Image captioning for Brazilian Portuguese using GRIT model
Rafael Silva de Alencar, William Alberto Cruz Castañeda, Marcellus Amadeus
TL;DR
This work tackles image captioning for Brazilian Portuguese by adapting GRIT, a Grid- and Region-based Image captioning Transformer, to a translated COCO dataset. It fuses grid features $V_{L_b} \in \mathbf{R}^{d \times d_{L_b}}$ and region features through an autoregressive caption generator with sinusoidal positional embeddings and $L_c$ layers. Initial experiments on one epoch yield Portuguese captions with BLEU=$0.758$, METEOR=$0.268$, ROUGE-L=$0.557$, CIDEr=$1.100$, approaching corresponding English baselines and highlighting translation semantics as a challenge. The work paves a path for multilingual captioning by exploring vocabulary-free future setups (vicap branch) and broader PT datasets, enabling scalable image captioning in non-English languages.
Abstract
This work presents the early development of a model of image captioning for the Brazilian Portuguese language.
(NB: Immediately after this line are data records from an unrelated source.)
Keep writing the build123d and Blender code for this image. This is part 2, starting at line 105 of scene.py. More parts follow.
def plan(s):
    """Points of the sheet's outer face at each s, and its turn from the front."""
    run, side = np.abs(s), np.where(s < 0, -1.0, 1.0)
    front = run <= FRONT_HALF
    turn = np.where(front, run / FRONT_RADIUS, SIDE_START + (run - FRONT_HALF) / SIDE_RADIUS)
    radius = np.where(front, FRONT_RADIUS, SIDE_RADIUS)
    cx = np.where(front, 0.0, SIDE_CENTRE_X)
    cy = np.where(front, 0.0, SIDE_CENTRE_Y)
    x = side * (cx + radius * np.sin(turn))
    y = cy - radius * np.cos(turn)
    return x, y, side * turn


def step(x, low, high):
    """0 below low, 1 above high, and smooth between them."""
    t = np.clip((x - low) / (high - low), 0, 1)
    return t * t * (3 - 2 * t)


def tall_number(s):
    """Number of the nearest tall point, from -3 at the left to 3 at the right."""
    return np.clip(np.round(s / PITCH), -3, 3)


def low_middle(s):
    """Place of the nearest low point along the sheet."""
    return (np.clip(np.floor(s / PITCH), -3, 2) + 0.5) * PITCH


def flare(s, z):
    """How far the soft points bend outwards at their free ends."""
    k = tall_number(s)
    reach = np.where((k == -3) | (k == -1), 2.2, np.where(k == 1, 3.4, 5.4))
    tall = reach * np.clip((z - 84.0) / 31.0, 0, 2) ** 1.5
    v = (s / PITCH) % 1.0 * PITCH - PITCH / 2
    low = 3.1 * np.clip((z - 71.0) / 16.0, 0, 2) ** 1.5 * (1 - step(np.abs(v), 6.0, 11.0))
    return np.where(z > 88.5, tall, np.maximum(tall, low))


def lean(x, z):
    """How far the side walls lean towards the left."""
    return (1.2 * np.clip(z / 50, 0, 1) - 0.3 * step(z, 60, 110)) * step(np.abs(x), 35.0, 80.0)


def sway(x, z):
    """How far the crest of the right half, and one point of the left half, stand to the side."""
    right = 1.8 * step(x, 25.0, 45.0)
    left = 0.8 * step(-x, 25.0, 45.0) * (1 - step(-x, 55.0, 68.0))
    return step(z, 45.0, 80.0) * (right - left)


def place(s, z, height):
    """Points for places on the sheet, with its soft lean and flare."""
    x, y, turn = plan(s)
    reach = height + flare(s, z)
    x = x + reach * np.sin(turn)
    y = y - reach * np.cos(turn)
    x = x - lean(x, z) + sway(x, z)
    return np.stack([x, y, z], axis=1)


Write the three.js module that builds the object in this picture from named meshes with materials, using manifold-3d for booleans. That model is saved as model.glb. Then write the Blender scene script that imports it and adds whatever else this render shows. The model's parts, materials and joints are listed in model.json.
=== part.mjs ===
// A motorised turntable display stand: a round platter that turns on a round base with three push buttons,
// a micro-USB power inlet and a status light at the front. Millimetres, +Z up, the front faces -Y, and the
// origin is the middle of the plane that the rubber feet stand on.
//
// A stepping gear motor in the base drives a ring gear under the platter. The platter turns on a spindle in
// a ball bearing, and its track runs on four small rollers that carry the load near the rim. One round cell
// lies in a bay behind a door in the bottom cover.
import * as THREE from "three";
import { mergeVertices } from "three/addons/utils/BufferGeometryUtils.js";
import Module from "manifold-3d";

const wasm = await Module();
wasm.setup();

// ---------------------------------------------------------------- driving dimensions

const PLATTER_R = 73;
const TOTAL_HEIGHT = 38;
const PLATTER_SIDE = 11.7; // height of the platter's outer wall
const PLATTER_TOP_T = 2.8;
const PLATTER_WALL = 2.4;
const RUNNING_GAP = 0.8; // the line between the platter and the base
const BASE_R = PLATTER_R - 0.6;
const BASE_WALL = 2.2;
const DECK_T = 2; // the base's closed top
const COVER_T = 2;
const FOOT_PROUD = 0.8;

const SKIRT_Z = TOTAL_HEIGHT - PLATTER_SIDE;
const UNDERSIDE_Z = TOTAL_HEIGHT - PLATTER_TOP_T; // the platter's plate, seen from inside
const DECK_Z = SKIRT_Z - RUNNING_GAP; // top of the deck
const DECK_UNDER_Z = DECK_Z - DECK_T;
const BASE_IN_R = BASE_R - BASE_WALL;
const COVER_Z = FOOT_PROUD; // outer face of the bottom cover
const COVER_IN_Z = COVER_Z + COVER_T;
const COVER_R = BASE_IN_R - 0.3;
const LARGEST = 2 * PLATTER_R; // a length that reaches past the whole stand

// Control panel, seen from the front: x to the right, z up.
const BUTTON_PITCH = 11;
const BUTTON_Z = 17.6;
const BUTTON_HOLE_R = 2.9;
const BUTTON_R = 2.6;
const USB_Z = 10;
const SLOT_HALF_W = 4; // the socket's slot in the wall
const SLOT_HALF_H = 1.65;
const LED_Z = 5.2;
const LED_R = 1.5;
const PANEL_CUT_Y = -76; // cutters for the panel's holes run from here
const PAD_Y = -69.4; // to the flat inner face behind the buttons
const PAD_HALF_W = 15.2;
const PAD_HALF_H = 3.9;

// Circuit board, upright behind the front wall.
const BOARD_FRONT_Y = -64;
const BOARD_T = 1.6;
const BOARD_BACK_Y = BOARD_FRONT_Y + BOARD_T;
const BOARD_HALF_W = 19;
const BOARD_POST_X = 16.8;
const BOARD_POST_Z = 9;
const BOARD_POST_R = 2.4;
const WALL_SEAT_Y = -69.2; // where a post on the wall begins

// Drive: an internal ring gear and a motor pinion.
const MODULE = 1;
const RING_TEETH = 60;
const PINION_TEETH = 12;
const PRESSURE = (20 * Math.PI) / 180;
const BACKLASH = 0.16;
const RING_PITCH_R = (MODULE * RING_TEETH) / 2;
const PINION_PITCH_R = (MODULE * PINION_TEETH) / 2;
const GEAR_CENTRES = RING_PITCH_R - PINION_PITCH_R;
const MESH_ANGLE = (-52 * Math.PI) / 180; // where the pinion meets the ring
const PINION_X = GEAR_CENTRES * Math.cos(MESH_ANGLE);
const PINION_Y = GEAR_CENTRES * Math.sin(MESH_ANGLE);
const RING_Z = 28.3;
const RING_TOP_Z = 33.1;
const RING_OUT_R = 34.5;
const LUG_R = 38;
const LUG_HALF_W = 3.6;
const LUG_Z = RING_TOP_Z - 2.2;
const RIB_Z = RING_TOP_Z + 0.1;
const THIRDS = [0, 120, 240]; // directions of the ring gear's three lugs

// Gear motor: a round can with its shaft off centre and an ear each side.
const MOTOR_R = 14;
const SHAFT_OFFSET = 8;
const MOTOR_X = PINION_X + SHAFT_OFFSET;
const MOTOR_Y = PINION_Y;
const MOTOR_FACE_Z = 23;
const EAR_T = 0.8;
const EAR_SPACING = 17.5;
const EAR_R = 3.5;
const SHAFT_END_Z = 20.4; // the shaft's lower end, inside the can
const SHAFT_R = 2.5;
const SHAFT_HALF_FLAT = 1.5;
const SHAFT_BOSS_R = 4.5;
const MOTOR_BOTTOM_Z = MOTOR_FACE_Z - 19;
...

We used the GRIT (Grid - and Region-based Image captioning Transformer) model to accomplish this work. GRIT is a Transformer-only neural architecture that effectively utilizes two visual features to generate better captions. The GRIT method emerged as a proposal to be a more efficient way to generate image captioning. In this work, we adapt the GRIT model to be trained in a Brazilian Portuguese dataset to have an image captioning method for the Brazilian Portuguese Language.